• [STATED PROBLEM]:
Beneath this task is a listing; retype all of it exactly.

• [SUPPLIED MATERIAL]:
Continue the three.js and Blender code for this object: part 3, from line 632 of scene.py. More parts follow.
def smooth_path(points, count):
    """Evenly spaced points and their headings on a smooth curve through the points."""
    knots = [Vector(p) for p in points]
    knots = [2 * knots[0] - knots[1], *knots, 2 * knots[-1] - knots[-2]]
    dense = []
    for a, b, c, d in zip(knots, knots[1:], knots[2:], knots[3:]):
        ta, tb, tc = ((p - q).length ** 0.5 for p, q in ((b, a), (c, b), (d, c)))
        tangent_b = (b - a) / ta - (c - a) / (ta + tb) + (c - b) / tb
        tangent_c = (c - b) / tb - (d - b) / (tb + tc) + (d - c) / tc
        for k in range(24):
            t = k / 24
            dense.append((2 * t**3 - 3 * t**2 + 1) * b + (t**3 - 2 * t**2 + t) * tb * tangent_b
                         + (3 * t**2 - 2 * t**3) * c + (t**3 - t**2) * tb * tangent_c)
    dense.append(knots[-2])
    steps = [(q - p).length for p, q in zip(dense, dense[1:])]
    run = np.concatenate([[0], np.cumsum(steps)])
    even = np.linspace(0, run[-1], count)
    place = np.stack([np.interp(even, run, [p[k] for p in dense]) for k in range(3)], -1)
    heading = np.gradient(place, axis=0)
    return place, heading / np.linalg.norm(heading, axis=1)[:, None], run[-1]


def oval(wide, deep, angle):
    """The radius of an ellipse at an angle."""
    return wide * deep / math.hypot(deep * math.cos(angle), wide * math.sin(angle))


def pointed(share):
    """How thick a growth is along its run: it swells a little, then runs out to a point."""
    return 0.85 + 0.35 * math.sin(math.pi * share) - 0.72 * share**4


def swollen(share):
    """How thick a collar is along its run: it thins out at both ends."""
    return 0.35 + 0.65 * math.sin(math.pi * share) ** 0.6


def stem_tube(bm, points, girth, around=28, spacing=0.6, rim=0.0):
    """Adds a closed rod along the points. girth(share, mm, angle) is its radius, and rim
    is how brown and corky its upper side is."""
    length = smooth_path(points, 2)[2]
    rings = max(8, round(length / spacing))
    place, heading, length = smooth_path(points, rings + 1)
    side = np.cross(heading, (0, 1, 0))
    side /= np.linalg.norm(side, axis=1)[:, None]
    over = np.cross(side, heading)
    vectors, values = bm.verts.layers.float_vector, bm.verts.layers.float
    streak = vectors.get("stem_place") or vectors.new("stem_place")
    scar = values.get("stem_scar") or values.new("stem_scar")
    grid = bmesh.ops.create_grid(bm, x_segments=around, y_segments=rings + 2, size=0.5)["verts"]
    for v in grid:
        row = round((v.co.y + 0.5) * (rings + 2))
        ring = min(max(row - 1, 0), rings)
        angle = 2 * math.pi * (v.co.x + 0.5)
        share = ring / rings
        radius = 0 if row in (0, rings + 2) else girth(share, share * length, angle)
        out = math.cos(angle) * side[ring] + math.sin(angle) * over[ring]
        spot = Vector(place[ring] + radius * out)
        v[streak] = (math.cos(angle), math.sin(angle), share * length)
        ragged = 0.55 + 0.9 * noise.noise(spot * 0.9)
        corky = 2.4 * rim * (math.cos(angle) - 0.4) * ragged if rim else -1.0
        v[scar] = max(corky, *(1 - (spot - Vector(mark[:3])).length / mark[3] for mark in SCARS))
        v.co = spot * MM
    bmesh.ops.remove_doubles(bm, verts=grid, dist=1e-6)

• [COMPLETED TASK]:
Continue the three.js and Blender code for this object: part 3, from line 632 of scene.py. More parts follow.
def smooth_path(points, count):
    """Evenly spaced points and their headings on a smooth curve through the points."""
    knots = [Vector(p) for p in points]
    knots = [2 * knots[0] - knots[1], *knots, 2 * knots[-1] - knots[-2]]
    dense = []
    for a, b, c, d in zip(knots, knots[1:], knots[2:], knots[3:]):
        ta, tb, tc = ((p - q).length ** 0.5 for p, q in ((b, a), (c, b), (d, c)))
        tangent_b = (b - a) / ta - (c - a) / (ta + tb) + (c - b) / tb
        tangent_c = (c - b) / tb - (d - b) / (tb + tc) + (d - c) / tc
        for k in range(24):
            t = k / 24
            dense.append((2 * t**3 - 3 * t**2 + 1) * b + (t**3 - 2 * t**2 + t) * tb * tangent_b
                         + (3 * t**2 - 2 * t**3) * c + (t**3 - t**2) * tb * tangent_c)
    dense.append(knots[-2])
    steps = [(q - p).length for p, q in zip(dense, dense[1:])]
    run = np.concatenate([[0], np.cumsum(steps)])
    even = np.linspace(0, run[-1], count)
    place = np.stack([np.interp(even, run, [p[k] for p in dense]) for k in range(3)], -1)
    heading = np.gradient(place, axis=0)
    return place, heading / np.linalg.norm(heading, axis=1)[:, None], run[-1]


def oval(wide, deep, angle):
    """The radius of an ellipse at an angle."""
    return wide * deep / math.hypot(deep * math.cos(angle), wide * math.sin(angle))


def pointed(share):
    """How thick a growth is along its run: it swells a little, then runs out to a point."""
    return 0.85 + 0.35 * math.sin(math.pi * share) - 0.72 * share**4


def swollen(share):
    """How thick a collar is along its run: it thins out at both ends."""
    return 0.35 + 0.65 * math.sin(math.pi * share) ** 0.6


def stem_tube(bm, points, girth, around=28, spacing=0.6, rim=0.0):
    """Adds a closed rod along the points. girth(share, mm, angle) is its radius, and rim
    is how brown and corky its upper side is."""
    length = smooth_path(points, 2)[2]
    rings = max(8, round(length / spacing))
    place, heading, length = smooth_path(points, rings + 1)
    side = np.cross(heading, (0, 1, 0))
    side /= np.linalg.norm(side, axis=1)[:, None]
    over = np.cross(side, heading)
    vectors, values = bm.verts.layers.float_vector, bm.verts.layers.float
    streak = vectors.get("stem_place") or vectors.new("stem_place")
    scar = values.get("stem_scar") or values.new("stem_scar")
    grid = bmesh.ops.create_grid(bm, x_segments=around, y_segments=rings + 2, size=0.5)["verts"]
    for v in grid:
        row = round((v.co.y + 0.5) * (rings + 2))
        ring = min(max(row - 1, 0), rings)
        angle = 2 * math.pi * (v.co.x + 0.5)
        share = ring / rings
        radius = 0 if row in (0, rings + 2) else girth(share, share * length, angle)
        out = math.cos(angle) * side[ring] + math.sin(angle) * over[ring]
        spot = Vector(place[ring] + radius * out)
        v[streak] = (math.cos(angle), math.sin(angle), share * length)
        ragged = 0.55 + 0.9 * noise.noise(spot * 0.9)
        corky = 2.4 * rim * (math.cos(angle) - 0.4) * ragged if rim else -1.0
        v[scar] = max(corky, *(1 - (spot - Vector(mark[:3])).length / mark[3] for mark in SCARS))
        v.co = spot * MM
    bmesh.ops.remove_doubles(bm, verts=grid, dist=1e-6)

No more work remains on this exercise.